Eine besondere Freude (Vers 4). Da waren noch etliche Personen zu Sardes, die den Herrn erfreuten und ihre Kleider nicht besudelt hatten. So war es immer, und so wird es auch immer bleiben. Der Herr kennt ihre persönlichen Namen ganz genau; denn Seine Augen sind auf die Treuen im Lande gerichtet (2Chr 16,9). Lieber Leser, gehörst du zu den vielen, die mit der Form zufrieden sind, oder zu den wenigen, die den Herrn von Herzen lieben und auf Sein Wort achten.
Reicher Lohn. Alle, die der Herr anerkennen kann, belohnt Er. Was bietet Er den Treuen zu Sardes?
Weiße Kleider. In der Offenbarung begegnen wir den weißen Gewändern zu wiederholten Malen. Die Erlösten und auch die Ältesten erscheinen in weißen Kleidern (Kap. 4, 4-5; 6, 11). Jene Schar, die durch die große Trübsal gegangen ist, erscheint ebenfalls in weißen Gewändern und mit Palmen in den Händen (Kap. 7, 9). Zusammenfassend zeigt uns die Offenbarung sieben weiße Dinge:
In. Kap. 1, 14 sehen wir den Herrn mit weißem Haar.

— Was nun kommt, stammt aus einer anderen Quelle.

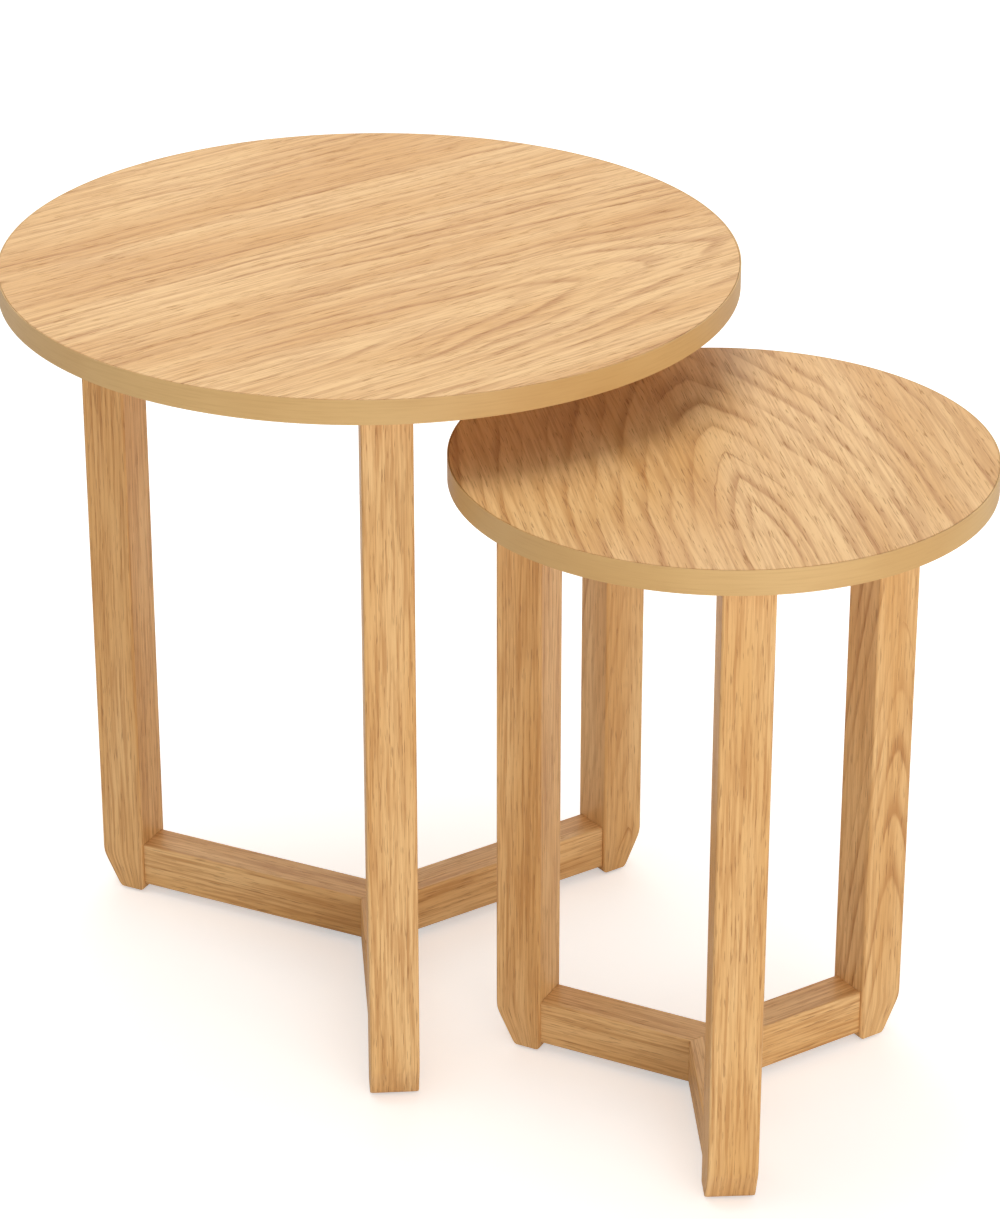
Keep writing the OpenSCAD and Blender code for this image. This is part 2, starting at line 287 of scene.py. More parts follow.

In Kap. 2, 17 erhält Pergamus einen weißen Stein.
In Kap. 6, 2; 19, 11 begegnen wir weißen Pferden.
In Kap. 7, 9 tragen die Erlösten weiße Gewänder.

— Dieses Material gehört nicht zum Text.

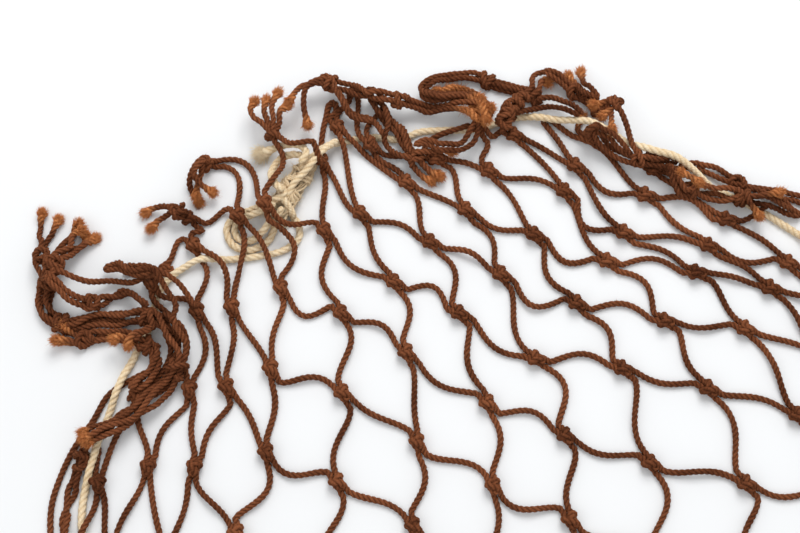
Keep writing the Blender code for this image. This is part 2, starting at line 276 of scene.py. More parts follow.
# Single twines that belong to a gather and part from it: which ends are frayed, the route.
LOOPS = {
    "tassel_hook": [("end", [(-138, 158), (-143, 152), (-142, 147), (-138, 144), (-134, 142)])],
    "hank_left": [
        ("", [(-170, 101), (-162, 100), (-150, 94), (-143, 86), (-140, 81)]),
        ("", [(-168, 99), (-160, 98), (-154, 89), (-149, 81), (-151, 72)]),
    ],
    "tassel_fan_left": [
        ("end", [(-105, 171), (-110, 177), (-114, 180), (-116, 185), (-114, 190)]),
        ("end", [(-105, 172), (-107, 178), (-109, 184), (-108, 191)]),
    ],
    "tassel_fan_right": [
        ("end", [(-104, 171), (-104, 179), (-105, 186), (-102, 194)]),
        ("end", [(-103, 170), (-101, 177), (-101, 183), (-97, 187)]),
    ],
    "gather_top_left": [
        ("start", [(-87, 178), (-89, 187), (-88, 196), (-82, 200)]),
        ("", [(-72, 197), (-69, 192), (-66, 187), (-61, 184), (-56, 183), (-51, 177), (-49, 172)]),
        ("", [(-75, 199), (-70, 191), (-66, 184), (-60, 181), (-54, 179)]),
    ],
    "gather_top_loop": [
        ("", [(30, 193), (39, 194), (46, 190), (50, 186), (53, 182)]),
        ("", [(17, 184), (25, 187), (34, 189), (41, 187), (48, 183), (51, 181)]),
    ],
    "gather_right": [("end", [(64, 190), (67, 184), (67, 178), (67, 172)])],
    "gather_right_outer": [
        ("both", [(100, 150), (105, 148), (110, 145)]),
        ("end", [(138, 138), (145, 139), (150, 140)]),
    ],
    "gather_over_rope": [
        ("", [(-48, 189), (-46, 179), (-48, 172), (-46, 167), (-41, 162), (-34, 159)]),
        ("end", [(-33, 162), (-26, 163), (-19, 164), (-13, 164)]),
    ],
}
TIGHT = ("gather_left", "gather_over_rope")  # bundles that don't spread at their frayed ends
SEPARATE = ("tassel_fan_left", "tassel_fan_right")  # gathers that are nothing but single twines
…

In Kap. 14 sehen wir eine weiße Wolke.
In Kap. 15, 6 sind Engel angetan mit weißer Leinwand.
In Kap. 20 erblicken wir den weißen Thron.
Die Sardesüberwinder tragen also weiße Kleider, Festtagsgewänder, in welchen sie mit dem Herrn wandeln.
Eintragung ins Buch des Lebens. Sie haben die Freude, im Verzeichnis der Lebendigen zu stehen (Lk 10,20). Das Lebensbuch ist das älteste aller Bücher (Kap. 13, 8), und die Schrift redet oft von ihm (2. Mose 32,32-33; Ps 69,28; 87; 6; Jes 4,3; Dan 12,1). Nur Himmelsbürger sind in diesem Buch eingetragen; wer aber nicht darin gefunden wird, wird ein schreckliches Ende nehmen. Gottes Wort bleibt unumstößlich auf der ganzen Linie.
Besondere Ehre (Vers 5). Der Herr wird die Treuen vor Seinem Vater und vor den Engeln bekennen. Einst waren sie verkannt, verachtet, ausgelacht, als Auskehricht betrachtet ‑ nun aber sind sie die Lachenden, die Geehrten, die Reichbeglückten.